I started this blog with the sole purpose of encouraging others to not be put off by the cost and work of GAPS/SCD. A major thread within the blog is to learn how to use what you can afford most efficiently. True pasta, rice and bread go a lot further in feeding hungry kids than squash and cauliflower. And it does cost money to make meat and veggies the center of focus but with diligence one can afford these diets.
Every family has their own unique food budget and their own unique challenges. But there are some basic things that can be helpful. Start by really looking at the diet, not just what is allowed and disallowed. Look at the overall goal of the diet. It is to heal, but it is also a retraining process. Neither of these diets advocate spending two to three years of healing and then tell you to go back to eating the junk.
With that in mind, it is not all about trying to see how many alternative desserts one can make. Or how many ways we can substitute one food item for another. It is about changing our eating habits. Teaching our kids (and ourselves) to eat their meat and veggies. The goal is to create a life time of good eating habits.
The GAPS/SCD diet does not have to be excessively costly. There are ways to make it affordable for the family. One idea is create one pot meals. Not “soups” but “stews”. Soups are the broths, with a little something throw in…Stews are hearty meals within themselves and rich in variety.

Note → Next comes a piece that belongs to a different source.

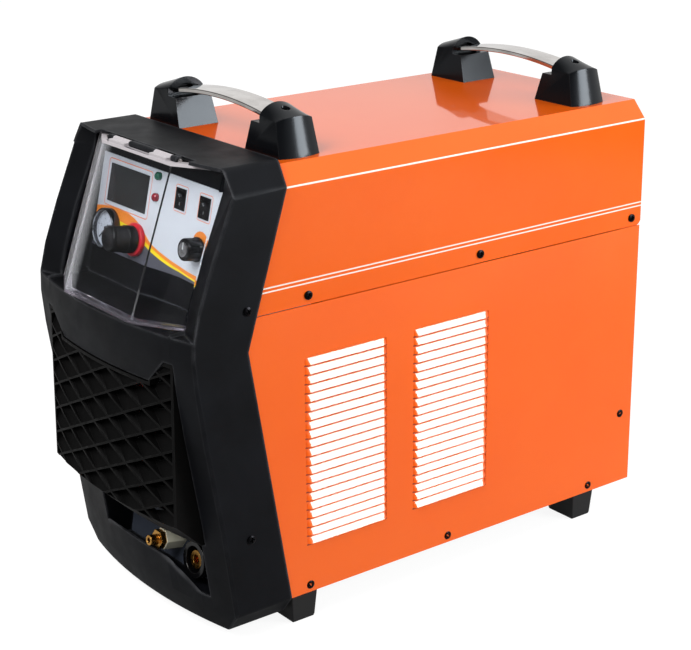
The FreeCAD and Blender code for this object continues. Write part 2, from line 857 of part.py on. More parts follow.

I call stews, “old world” food, because they were the staple diet of our ancestors. Meats cooked in a pot with water and a variety of whatever was available. The old nursery rhyme Pease Porridge Hot, is about stew. Prior to cold storage the way to keep food safe for consumption was to keep it heated. If they had leftovers that were not completely consumed they did not throw them out, instead they kept them hanging over the fire, or off to the side. The next day they would add fresh contents to the pot and create a new stew. That is where the phrase “nine days old” comes in.
My family once tried this with our modern day crock pot. It was interesting to see how each day the stew tasted differently and just as good. We only made it six days before we consumed it all.
And no, I am not advocating that you keep your crock pot going endlessly, but I tell the story because it shows the history of Stew and how our ancestors managed to feed their families with some ease without all of the modern day appliances. The concept of stews as a filling and nourishing meals still works today and with our modern appliances, it can be almost effortless.
Stews allow you to use cheaper cuts of meats, favorite vegetables and adding in new ones that perhaps are less familiar. Things that often are not to a person’s liking can be quite complimentary in a stew. Thus stews can be packed with a variety of nutrition and flavor.
There are all kinds of recipes for stews that can be found on the internet….but the bottom line is start with meat, a lot of veggies, maybe tomatoes, a splash of wine (red for beef and lamb, white for chicken, pork or fish) add enough water to almost cover and cook. Slow cook until the meat is tender. They can be made on the stove top, in the oven, or in a crock pot…the key is slow cooking.
In my opinion, onions go in about every thing and most assuredly stews. Onions are very affordable and I use them liberally. Carrots too flesh out stews very well. But so do other things like cabbage, green beans, peas, or mushrooms. Or what about a rutabaga, at less than a dollar a pound they go nicely with stews. Or things like greens. They are inexpensive and a few collards or kale in stew adds flavor without tasting like greens.
Then there are things like Saturday Stew, which is a combination of any leftovers. Maybe adding in a few fresh ingredients.
The thing is that stews are dense in variety but also they have the broth from the meat and veggies so they are quite filling when served with an approved bread, cut raw veggies, or even boiled or pickled eggs.
One of the things that I did for my family was buy soup plates. This way I can set an elegant table with a simple meal. Stews are best served in a bowl and these flat soup plates make stew feel less like a “bowl of soup” and more like a meal.
Also stews can be made up in advance and frozen for later. What a great way to always have a meal on hand!!